= Problem to solve =
Can all of these lines be returned exactly?

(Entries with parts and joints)
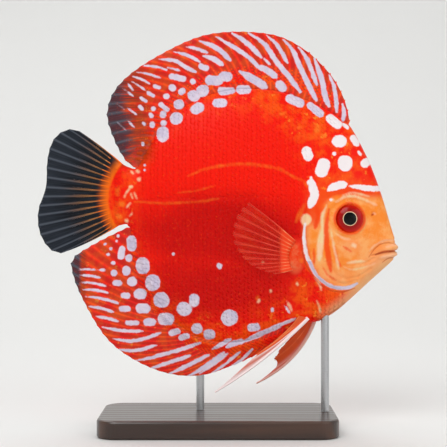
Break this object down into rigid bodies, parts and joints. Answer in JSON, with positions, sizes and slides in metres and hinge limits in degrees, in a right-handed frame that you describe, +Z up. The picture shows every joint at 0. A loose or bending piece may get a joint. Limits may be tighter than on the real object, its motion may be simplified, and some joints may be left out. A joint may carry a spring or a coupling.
{
  "type": "discus fish model",
  "caption": "Life-size model of a tall, flat-sided discus fish with spread fins, held level over a flat wooden base by short metal rods.",
  "frame": {"origin": "centre of the model's bounding box at the underside of the stand's base", "axes": "+X towards the fish's head, +Y towards the fish's left side, +Z up"},
  "size_m": [0.16, 0.056, 0.1771],
  "materials": {
    "head_skin": "wet orange skin with white spots, satin gloss",
    "body_skin": "wet vivid red skin with very fine scales, satin gloss",
    "long_fins": "red at the base with pale lilac spots and streaks, thin and rayed",
    "tail_web": "slate grey web between fine rays, slightly see-through",
    "pectoral_fins": "orange fleshy base, clear pinkish web with fine rays",
    "pelvic_fins": "orange-red web behind a pale leading ray",
    "eyes": "red iris with a pale ring and black pupil, high gloss",
    "stand_wood": "dark stained wood, satin lacquer",
    "stand_metal": "fine brushed steel"
  },
  "bodies": {
    "root": {"head": "head_skin", "trunk": "body_skin", "tail_stem": "body_skin", "dorsal_fin": "long_fins", "anal_fin": "long_fins", "tail_fin": "tail_web", "pectoral_fin_left": "pectoral_fins", "pectoral_fin_right": "pectoral_fins", "pelvic_fin_left": "pelvic_fins", "pelvic_fin_right": "pelvic_fins", "eye_left": "eyes", "eye_right": "eyes", "stand_base": "stand_wood", "stand_rod_front": "stand_metal", "stand_rod_rear": "stand_metal"}
  },
  "joints": []
}
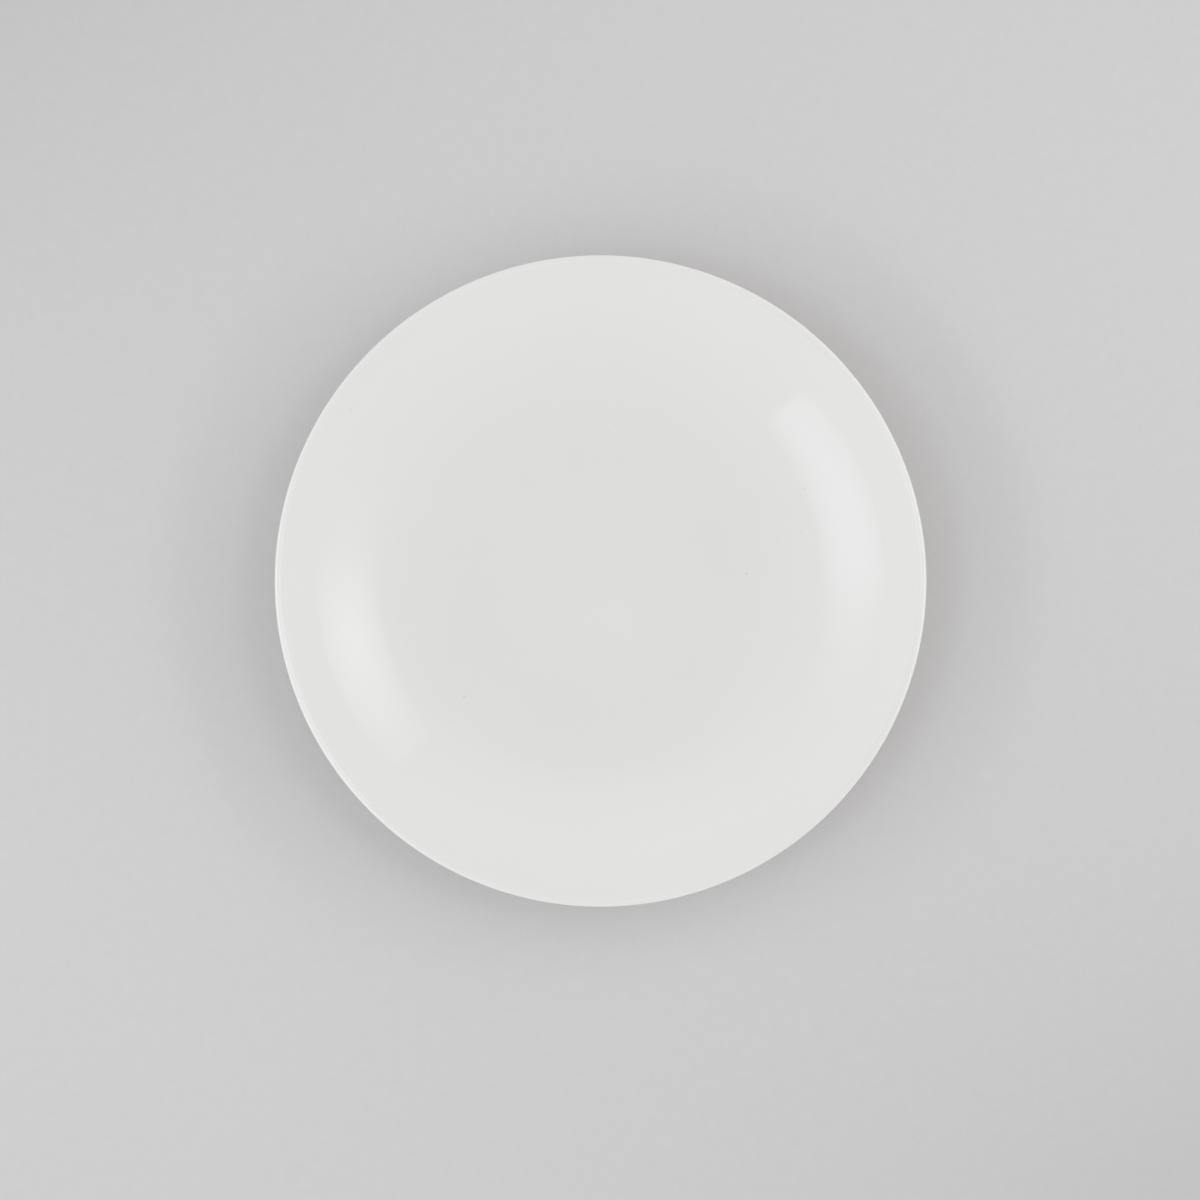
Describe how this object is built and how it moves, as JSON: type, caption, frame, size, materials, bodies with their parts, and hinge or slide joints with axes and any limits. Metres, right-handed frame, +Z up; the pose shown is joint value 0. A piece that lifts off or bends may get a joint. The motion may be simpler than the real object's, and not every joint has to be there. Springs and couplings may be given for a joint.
{
  "type": "coupe dinner plate",
  "caption": "Round white coupe dinner plate: a flat well that sweeps up to a thin rounded lip with no separate rim, on a low foot ring whose standing face is left bare.",
  "frame": {"origin": "centre of the foot ring's standing face, on the plate's axis", "axes": "+Z up along the plate's axis, from the foot ring to the eating side; X and Y are alike, because the plate is turned"},
  "size_m": [0.27, 0.27, 0.03],
  "materials": {
    "china": "fired, bare, fine-grained and matt",
    "glaze": "glossy white, with a soft orange-peel waviness"
  },
  "bodies": {
    "root": {"china_body": "china", "outer_glaze": "glaze", "recess_glaze": "glaze"}
  },
  "joints": []
}
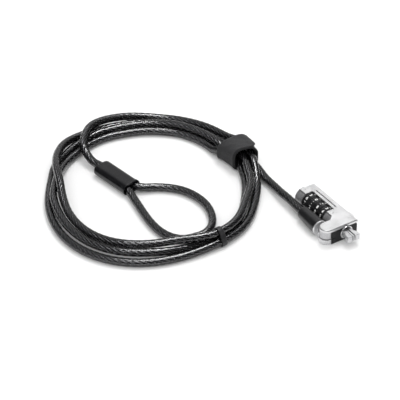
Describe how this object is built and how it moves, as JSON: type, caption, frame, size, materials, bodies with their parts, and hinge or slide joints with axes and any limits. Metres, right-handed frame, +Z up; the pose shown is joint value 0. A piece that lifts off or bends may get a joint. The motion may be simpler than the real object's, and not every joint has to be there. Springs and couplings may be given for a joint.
{
  "type": "laptop cable lock",
  "caption": "Combination lock head with a two-jaw slot tip, number dials and push button on a swivelling yoke, with a coiled vinyl-coated steel cable ending in an eye loop.",
  "frame": {"origin": "on the common axis of the dials and the locking tip, at the face of the front pad", "axes": "+Z up from the table, locking tip points to -Y, push button on +X; the table is at Z = -5.2 mm"},
  "size_m": [0.1511, 0.1839, 0.0157],
  "materials": {
    "vinyl_jacket": "gloss",
    "steel_rope": "stranded",
    "crimp_metal": "matte",
    "moulded_black": "satin",
    "strap_fabric": "woven",
    "tie_rubber": "matte",
    "stud_steel": "turned",
    "bush_brass": "turned",
    "yoke_metal": "satin",
    "sleeve_black": "satin",
    "housing_metal": "satin",
    "cover_metal": "satin",
    "pad_black": "matte",
    "bright_ring": "polished",
    "pin_steel": "satin",
    "washer_dark": "matte",
    "spring_steel": "satin",
    "tip_steel": "satin",
    "dial_black": "satin",
    "hub_brass": "turned",
    "button_metal": "satin"
  },
  "bodies": {
    "cable_coil": {"cable_jacket": "vinyl_jacket", "cable_core": "steel_rope", "loop_ferrule": "crimp_metal", "loop_cover": "moulded_black", "strap": "strap_fabric", "tie_band": "tie_rubber", "cable_end_stud": "stud_steel"},
    "swivel_yoke": {"yoke": "yoke_metal", "barrel_sleeve": "sleeve_black", "retaining_bush": "bush_brass"},
    "lock_head": {"housing": "housing_metal", "top_cover": "cover_metal", "front_pad": "pad_black", "tip_collar": "bright_ring", "pivot_pin": "pin_steel", "pivot_washer": "washer_dark", "jaw_pins": "pin_steel", "index_spring": "spring_steel", "spindle_bush": "bush_brass", "cover_screws": "pin_steel", "spindle_spring": "spring_steel"},
    "number_dial_1": {"dial_1": "dial_black", "code_hub_1": "hub_brass"},
    "number_dial_2": {"dial_2": "dial_black", "code_hub_2": "hub_brass"},
    "number_dial_3": {"dial_3": "dial_black", "code_hub_3": "hub_brass"},
    "number_dial_4": {"dial_4": "dial_black", "code_hub_4": "hub_brass"},
    "locking_spindle": {"spindle": "tip_steel"},
    "right_jaw": {"jaw_right": "tip_steel"},
    "left_jaw": {"jaw_left": "tip_steel"},
    "release_button": {"push_button": "button_metal"}
  },
  "joints": [
    {"name": "cable_swivel", "type": "hinge", "parent": "cable_coil", "child": "swivel_yoke", "pos_m": [-0.0105, 0.0048, -0.0004], "axis": [0.0436, 0.999, 0], "continuous": true},
    {"name": "head_pivot", "type": "hinge", "parent": "swivel_yoke", "child": "lock_head", "pos_m": [-0.0105, 0.0048, -0.002], "axis": [0, 0, -1], "range_deg": [0, 140]},
    {"name": "dial_1_turn", "type": "hinge", "parent": "lock_head", "child": "number_dial_1", "pos_m": [0, 0.019, 0], "axis": [0, 1, 0], "continuous": true},
    {"name": "dial_2_turn", "type": "hinge", "parent": "lock_head", "child": "number_dial_2", "pos_m": [0, 0.0242, 0], "axis": [0, 1, 0], "continuous": true},
    {"name": "dial_3_turn", "type": "hinge", "parent": "lock_head", "child": "number_dial_3", "pos_m": [0, 0.0294, 0], "axis": [0, 1, 0], "continuous": true},
    {"name": "dial_4_turn", "type": "hinge", "parent": "lock_head", "child": "number_dial_4", "pos_m": [0, 0.0346, 0], "axis": [0, 1, 0], "continuous": true},
    {"name": "button_press", "type": "slide", "parent": "lock_head", "child": "release_button", "axis": [-1, 0, 0], "range_m": [0, 0.0018]},
    {"name": "spindle_slide", "type": "slide", "parent": "lock_head", "child": "locking_spindle", "axis": [0, 1, 0], "range_m": [0, 0.0018], "stiffness_N_per_m": 300, "springref_m": -0.001, "deforming": ["spindle_spring"]},
    {"name": "right_jaw_close", "type": "hinge", "parent": "lock_head", "child": "right_jaw", "pos_m": [0.0019, 0.0049, 0], "axis": [0, 0, -1], "range_deg": [0, 2.85]},
    {"name": "left_jaw_close", "type": "hinge", "parent": "lock_head", "child": "left_jaw", "pos_m": [-0.0019, 0.0049, 0], "axis": [0, 0, 1], "range_deg": [0, 2.85]}
  ],
  "couplings": [
    {"joint": "spindle_slide", "follows": "button_press", "ratio": 1},
    {"joint": "right_jaw_close", "follows": "button_press", "rad_per_m": 27.15},
    {"joint": "left_jaw_close", "follows": "button_press", "rad_per_m": 27.15}
  ]
}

= Answer for this exercise =
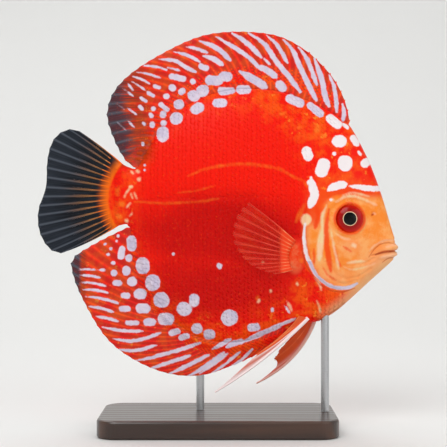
Break this object down into rigid bodies, parts and joints. Answer in JSON, with positions, sizes and slides in metres and hinge limits in degrees, in a right-handed frame that you describe, +Z up. The picture shows every joint at 0. A loose or bending piece may get a joint. Limits may be tighter than on the real object, its motion may be simplified, and some joints may be left out. A joint may carry a spring or a coupling.
{
  "type": "discus fish model",
  "caption": "Life-size model of a tall, flat-sided discus fish with spread fins, held level over a flat wooden base by short metal rods.",
  "frame": {"origin": "centre of the model's bounding box at the underside of the stand's base", "axes": "+X towards the fish's head, +Y towards the fish's left side, +Z up"},
  "size_m": [0.16, 0.056, 0.1771],
  "materials": {
    "head_skin": "wet orange skin with white spots, satin gloss",
    "body_skin": "wet vivid red skin with very fine scales, satin gloss",
    "long_fins": "red at the base with pale lilac spots and streaks, thin and rayed",
    "tail_web": "slate grey web between fine rays, slightly see-through",
    "pectoral_fins": "orange fleshy base, clear pinkish web with fine rays",
    "pelvic_fins": "orange-red web behind a pale leading ray",
    "eyes": "red iris with a pale ring and black pupil, high gloss",
    "stand_wood": "dark stained wood, satin lacquer",
    "stand_metal": "fine brushed steel"
  },
  "bodies": {
    "root": {"head": "head_skin", "trunk": "body_skin", "tail_stem": "body_skin", "dorsal_fin": "long_fins", "anal_fin": "long_fins", "tail_fin": "tail_web", "pectoral_fin_left": "pectoral_fins", "pectoral_fin_right": "pectoral_fins", "pelvic_fin_left": "pelvic_fins", "pelvic_fin_right": "pelvic_fins", "eye_left": "eyes", "eye_right": "eyes", "stand_base": "stand_wood", "stand_rod_front": "stand_metal", "stand_rod_rear": "stand_metal"}
  },
  "joints": []
}
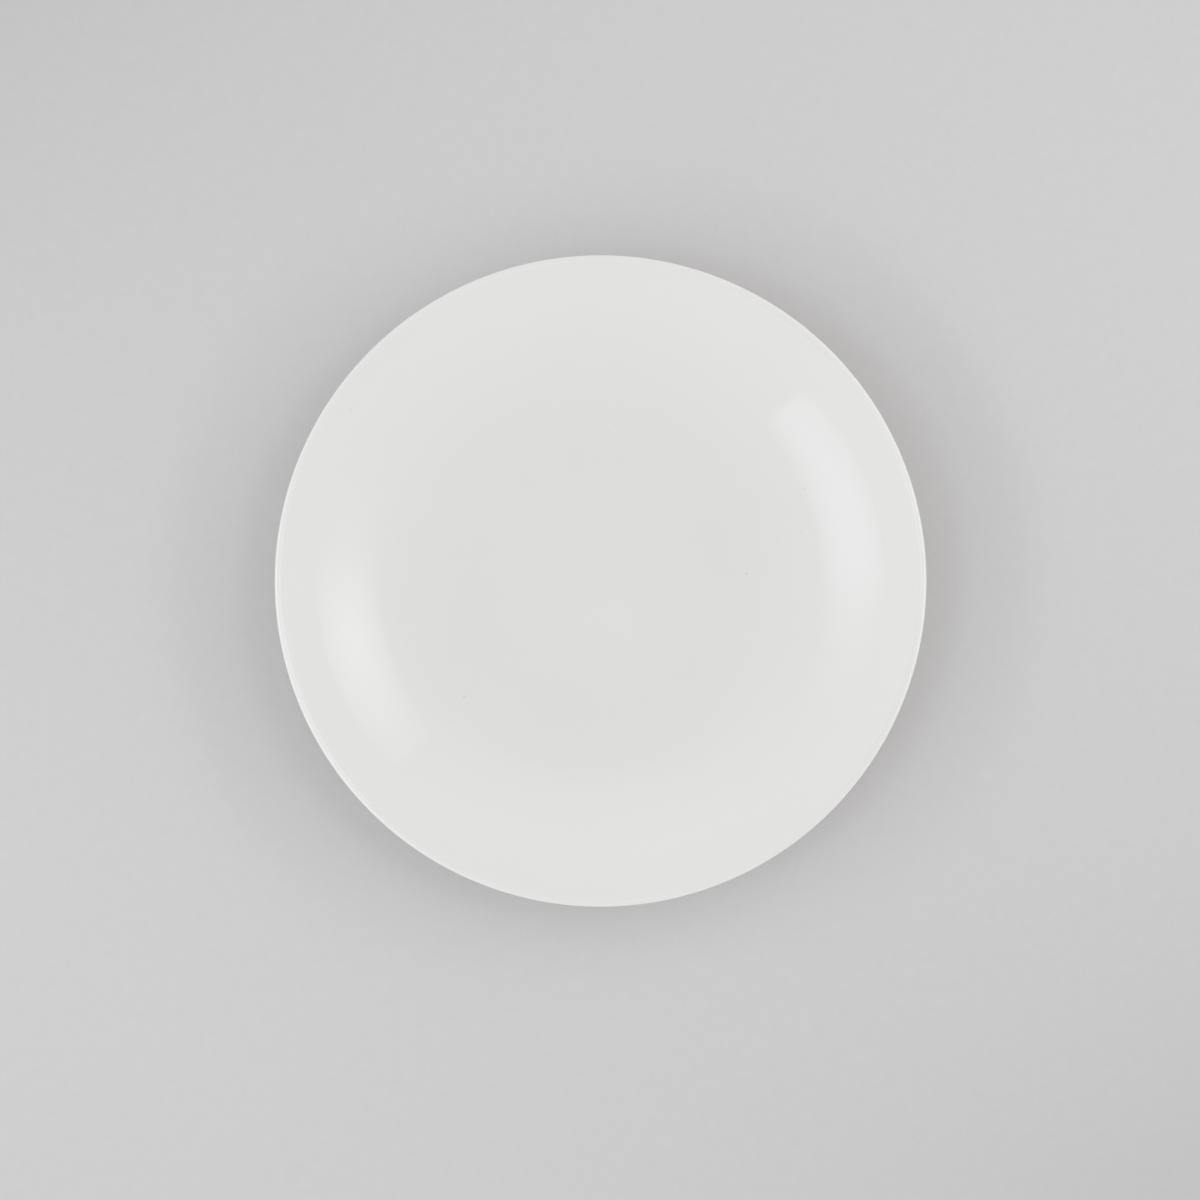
Describe how this object is built and how it moves, as JSON: type, caption, frame, size, materials, bodies with their parts, and hinge or slide joints with axes and any limits. Metres, right-handed frame, +Z up; the pose shown is joint value 0. A piece that lifts off or bends may get a joint. The motion may be simpler than the real object's, and not every joint has to be there. Springs and couplings may be given for a joint.
{
  "type": "coupe dinner plate",
  "caption": "Round white coupe dinner plate: a flat well that sweeps up to a thin rounded lip with no separate rim, on a low foot ring whose standing face is left bare.",
  "frame": {"origin": "centre of the foot ring's standing face, on the plate's axis", "axes": "+Z up along the plate's axis, from the foot ring to the eating side; X and Y are alike, because the plate is turned"},
  "size_m": [0.27, 0.27, 0.03],
  "materials": {
    "china": "fired, bare, fine-grained and matt",
    "glaze": "glossy white, with a soft orange-peel waviness"
  },
  "bodies": {
    "root": {"china_body": "china", "outer_glaze": "glaze", "recess_glaze": "glaze"}
  },
  "joints": []
}
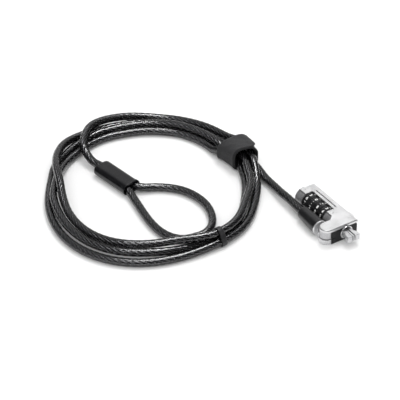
Describe how this object is built and how it moves, as JSON: type, caption, frame, size, materials, bodies with their parts, and hinge or slide joints with axes and any limits. Metres, right-handed frame, +Z up; the pose shown is joint value 0. A piece that lifts off or bends may get a joint. The motion may be simpler than the real object's, and not every joint has to be there. Springs and couplings may be given for a joint.
{
  "type": "laptop cable lock",
  "caption": "Combination lock head with a two-jaw slot tip, number dials and push button on a swivelling yoke, with a coiled vinyl-coated steel cable ending in an eye loop.",
  "frame": {"origin": "on the common axis of the dials and the locking tip, at the face of the front pad", "axes": "+Z up from the table, locking tip points to -Y, push button on +X; the table is at Z = -5.2 mm"},
  "size_m": [0.1511, 0.1839, 0.0157],
  "materials": {
    "vinyl_jacket": "gloss",
    "steel_rope": "stranded",
    "crimp_metal": "matte",
    "moulded_black": "satin",
    "strap_fabric": "woven",
    "tie_rubber": "matte",
    "stud_steel": "turned",
    "bush_brass": "turned",
    "yoke_metal": "satin",
    "sleeve_black": "satin",
    "housing_metal": "satin",
    "cover_metal": "satin",
    "pad_black": "matte",
    "bright_ring": "polished",
    "pin_steel": "satin",
    "washer_dark": "matte",
    "spring_steel": "satin",
    "tip_steel": "satin",
    "dial_black": "satin",
    "hub_brass": "turned",
    "button_metal": "satin"
  },
  "bodies": {
    "cable_coil": {"cable_jacket": "vinyl_jacket", "cable_core": "steel_rope", "loop_ferrule": "crimp_metal", "loop_cover": "moulded_black", "strap": "strap_fabric", "tie_band": "tie_rubber", "cable_end_stud": "stud_steel"},
    "swivel_yoke": {"yoke": "yoke_metal", "barrel_sleeve": "sleeve_black", "retaining_bush": "bush_brass"},
    "lock_head": {"housing": "housing_metal", "top_cover": "cover_metal", "front_pad": "pad_black", "tip_collar": "bright_ring", "pivot_pin": "pin_steel", "pivot_washer": "washer_dark", "jaw_pins": "pin_steel", "index_spring": "spring_steel", "spindle_bush": "bush_brass", "cover_screws": "pin_steel", "spindle_spring": "spring_steel"},
    "number_dial_1": {"dial_1": "dial_black", "code_hub_1": "hub_brass"},
    "number_dial_2": {"dial_2": "dial_black", "code_hub_2": "hub_brass"},
    "number_dial_3": {"dial_3": "dial_black", "code_hub_3": "hub_brass"},
    "number_dial_4": {"dial_4": "dial_black", "code_hub_4": "hub_brass"},
    "locking_spindle": {"spindle": "tip_steel"},
    "right_jaw": {"jaw_right": "tip_steel"},
    "left_jaw": {"jaw_left": "tip_steel"},
    "release_button": {"push_button": "button_metal"}
  },
  "joints": [
    {"name": "cable_swivel", "type": "hinge", "parent": "cable_coil", "child": "swivel_yoke", "pos_m": [-0.0105, 0.0048, -0.0004], "axis": [0.0436, 0.999, 0], "continuous": true},
    {"name": "head_pivot", "type": "hinge", "parent": "swivel_yoke", "child": "lock_head", "pos_m": [-0.0105, 0.0048, -0.002], "axis": [0, 0, -1], "range_deg": [0, 140]},
    {"name": "dial_1_turn", "type": "hinge", "parent": "lock_head", "child": "number_dial_1", "pos_m": [0, 0.019, 0], "axis": [0, 1, 0], "continuous": true},
    {"name": "dial_2_turn", "type": "hinge", "parent": "lock_head", "child": "number_dial_2", "pos_m": [0, 0.0242, 0], "axis": [0, 1, 0], "continuous": true},
    {"name": "dial_3_turn", "type": "hinge", "parent": "lock_head", "child": "number_dial_3", "pos_m": [0, 0.0294, 0], "axis": [0, 1, 0], "continuous": true},
    {"name": "dial_4_turn", "type": "hinge", "parent": "lock_head", "child": "number_dial_4", "pos_m": [0, 0.0346, 0], "axis": [0, 1, 0], "continuous": true},
    {"name": "button_press", "type": "slide", "parent": "lock_head", "child": "release_button", "axis": [-1, 0, 0], "range_m": [0, 0.0018]},
    {"name": "spindle_slide", "type": "slide", "parent": "lock_head", "child": "locking_spindle", "axis": [0, 1, 0], "range_m": [0, 0.0018], "stiffness_N_per_m": 300, "springref_m": -0.001, "deforming": ["spindle_spring"]},
    {"name": "right_jaw_close", "type": "hinge", "parent": "lock_head", "child": "right_jaw", "pos_m": [0.0019, 0.0049, 0], "axis": [0, 0, -1], "range_deg": [0, 2.85]},
    {"name": "left_jaw_close", "type": "hinge", "parent": "lock_head", "child": "left_jaw", "pos_m": [-0.0019, 0.0049, 0], "axis": [0, 0, 1], "range_deg": [0, 2.85]}
  ],
  "couplings": [
    {"joint": "spindle_slide", "follows": "button_press", "ratio": 1},
    {"joint": "right_jaw_close", "follows": "button_press", "rad_per_m": 27.15},
    {"joint": "left_jaw_close", "follows": "button_press", "rad_per_m": 27.15}
  ]
}